2. A modest proposal to reduce segregation: Last week marked the 50th Anniversary of the Fair Housing Act, and produced a lot of reflection on how little progress has been made to reduce the profound racial and economic divisions that mark American housing. UCLA law professor Johnathan Zasloff suggests that maybe its time for a more aggressive, straightforward economic approach to promoting integration: paying people to integrate segregated neighborhoods. He suggests a system of modest grants for down payments or several months of rent (say $10,000 or so) for people who moved into otherwise segregated neighborhoods (i.e. whites moving into predominantly black neighborhoods or blacks moving into predominantly white neighborhoods). Zasloff and his colleagues estimate that a program for metropolitan Buffalo, New York, would require 10,400 pro-integrative moves to reduce the dissimilarity index below .60, at a cost of roughly $285 million. They propose to phase out the subsidies as the dissimilarity index declines in a city.

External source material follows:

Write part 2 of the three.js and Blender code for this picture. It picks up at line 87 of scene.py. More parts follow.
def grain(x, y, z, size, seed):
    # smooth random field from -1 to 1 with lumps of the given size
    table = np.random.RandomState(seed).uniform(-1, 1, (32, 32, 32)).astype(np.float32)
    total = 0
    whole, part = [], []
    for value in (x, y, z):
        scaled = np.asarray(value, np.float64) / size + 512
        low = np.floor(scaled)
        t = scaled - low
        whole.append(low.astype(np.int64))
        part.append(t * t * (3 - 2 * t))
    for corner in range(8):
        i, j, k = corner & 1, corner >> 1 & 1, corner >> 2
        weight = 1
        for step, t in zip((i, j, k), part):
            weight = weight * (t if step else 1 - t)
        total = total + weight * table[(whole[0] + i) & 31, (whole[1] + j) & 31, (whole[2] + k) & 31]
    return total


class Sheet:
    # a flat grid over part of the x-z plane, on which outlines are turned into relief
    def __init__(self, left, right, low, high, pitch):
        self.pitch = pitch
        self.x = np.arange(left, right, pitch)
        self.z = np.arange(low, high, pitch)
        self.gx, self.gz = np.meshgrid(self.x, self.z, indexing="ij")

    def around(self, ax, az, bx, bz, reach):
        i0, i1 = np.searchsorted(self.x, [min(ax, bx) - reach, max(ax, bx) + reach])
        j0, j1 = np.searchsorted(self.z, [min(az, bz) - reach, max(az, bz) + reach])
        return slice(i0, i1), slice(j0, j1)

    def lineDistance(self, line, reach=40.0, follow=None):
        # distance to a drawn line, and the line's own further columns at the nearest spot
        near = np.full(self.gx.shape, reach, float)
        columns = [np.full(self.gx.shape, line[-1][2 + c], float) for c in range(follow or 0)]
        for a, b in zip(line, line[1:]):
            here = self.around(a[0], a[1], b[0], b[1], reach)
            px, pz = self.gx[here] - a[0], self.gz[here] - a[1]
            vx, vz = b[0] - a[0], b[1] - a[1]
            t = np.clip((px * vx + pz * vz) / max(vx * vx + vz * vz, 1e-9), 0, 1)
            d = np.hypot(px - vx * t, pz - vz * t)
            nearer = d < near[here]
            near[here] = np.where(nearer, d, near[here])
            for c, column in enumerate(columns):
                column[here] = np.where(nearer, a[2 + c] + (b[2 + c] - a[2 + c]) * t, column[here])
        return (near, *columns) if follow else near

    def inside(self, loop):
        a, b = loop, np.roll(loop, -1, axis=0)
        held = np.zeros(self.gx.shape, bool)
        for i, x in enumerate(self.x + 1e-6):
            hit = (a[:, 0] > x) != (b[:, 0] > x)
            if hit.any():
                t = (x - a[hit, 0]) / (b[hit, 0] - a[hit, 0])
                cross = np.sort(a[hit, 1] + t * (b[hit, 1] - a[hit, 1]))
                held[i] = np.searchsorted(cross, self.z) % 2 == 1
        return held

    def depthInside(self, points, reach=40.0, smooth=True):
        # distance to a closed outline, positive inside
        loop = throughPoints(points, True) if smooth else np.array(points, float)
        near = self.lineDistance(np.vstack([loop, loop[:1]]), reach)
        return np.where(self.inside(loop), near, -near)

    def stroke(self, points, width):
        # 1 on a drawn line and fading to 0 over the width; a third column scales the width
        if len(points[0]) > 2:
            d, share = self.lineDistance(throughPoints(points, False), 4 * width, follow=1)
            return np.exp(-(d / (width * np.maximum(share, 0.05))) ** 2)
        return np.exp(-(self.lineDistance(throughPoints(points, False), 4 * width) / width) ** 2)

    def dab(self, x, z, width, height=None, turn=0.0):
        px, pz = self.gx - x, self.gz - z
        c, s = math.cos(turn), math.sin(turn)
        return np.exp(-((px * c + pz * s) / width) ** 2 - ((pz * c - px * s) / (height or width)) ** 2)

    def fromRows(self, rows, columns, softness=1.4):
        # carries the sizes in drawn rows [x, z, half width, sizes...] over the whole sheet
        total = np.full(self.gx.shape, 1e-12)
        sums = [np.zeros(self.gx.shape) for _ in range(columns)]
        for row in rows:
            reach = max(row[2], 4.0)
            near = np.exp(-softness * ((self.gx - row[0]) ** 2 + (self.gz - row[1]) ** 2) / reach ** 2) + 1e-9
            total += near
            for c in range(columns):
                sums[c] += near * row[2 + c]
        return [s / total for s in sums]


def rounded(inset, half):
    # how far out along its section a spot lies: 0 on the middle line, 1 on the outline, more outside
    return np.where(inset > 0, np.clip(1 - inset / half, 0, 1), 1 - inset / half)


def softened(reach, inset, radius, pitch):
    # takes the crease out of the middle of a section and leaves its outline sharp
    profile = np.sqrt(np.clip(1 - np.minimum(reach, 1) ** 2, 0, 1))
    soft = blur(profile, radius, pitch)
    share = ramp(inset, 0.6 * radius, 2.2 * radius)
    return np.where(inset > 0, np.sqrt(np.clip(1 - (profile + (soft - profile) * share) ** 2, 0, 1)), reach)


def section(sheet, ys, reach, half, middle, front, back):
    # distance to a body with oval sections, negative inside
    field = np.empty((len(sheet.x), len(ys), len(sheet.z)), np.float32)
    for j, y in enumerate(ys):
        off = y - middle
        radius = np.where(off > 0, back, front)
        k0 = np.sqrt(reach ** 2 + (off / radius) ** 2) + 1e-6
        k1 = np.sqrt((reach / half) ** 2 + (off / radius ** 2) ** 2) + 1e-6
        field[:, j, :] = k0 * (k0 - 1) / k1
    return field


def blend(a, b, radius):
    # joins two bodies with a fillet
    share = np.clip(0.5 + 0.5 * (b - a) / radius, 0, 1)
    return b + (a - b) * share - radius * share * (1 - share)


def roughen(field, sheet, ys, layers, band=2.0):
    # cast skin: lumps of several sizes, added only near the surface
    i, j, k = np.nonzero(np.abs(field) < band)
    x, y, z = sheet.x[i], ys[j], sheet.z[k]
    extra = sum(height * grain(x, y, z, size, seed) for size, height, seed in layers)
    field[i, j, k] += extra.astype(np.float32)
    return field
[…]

3. The growth of ride-hailing in New York City. Todd Schneider taps New York’s on line trove of for-hire trip data to track the industry’s growth. Trips taken via Uber now outnumber yellow taxi trips in New York City. More strikingly, the total number of for hire trips (yellow taxi plus ridehailing) has grown 40 percent since 2014, from 15 million monthly trips to more than 25 million trips. Unconstrained by the medallion system that limits the number of yellow taxis, ride-hailing companies continue to add vehicles in the city, further slowing traffic. It’s doubtful that the newly enacted surcharge on these rides will blunt their growth, but we’ll follow these numbers closely in the months ahead.
New knowledge
Soda taxes reduce sugary soda consumption: According to Consumer Reports new study from Drexel University looks at the effects of Philadelphia’s 1.5 cents per ounce sugary beverage tax. Pre- and post-tax surveys of Philadelphia residents show a 38 percent decline in the consumption of soda; meanwhile surveys of residents in surrounding cities with no tax show no change. These data show that the tax is effective in nudging consumers to change their behavior–which also explains why they’re being fought tooth and nail by soda companies.
In the news
City Observatory’s post debunking the latest round of suburban triumphalism was the weekend’s most read article on The Overhead Wire.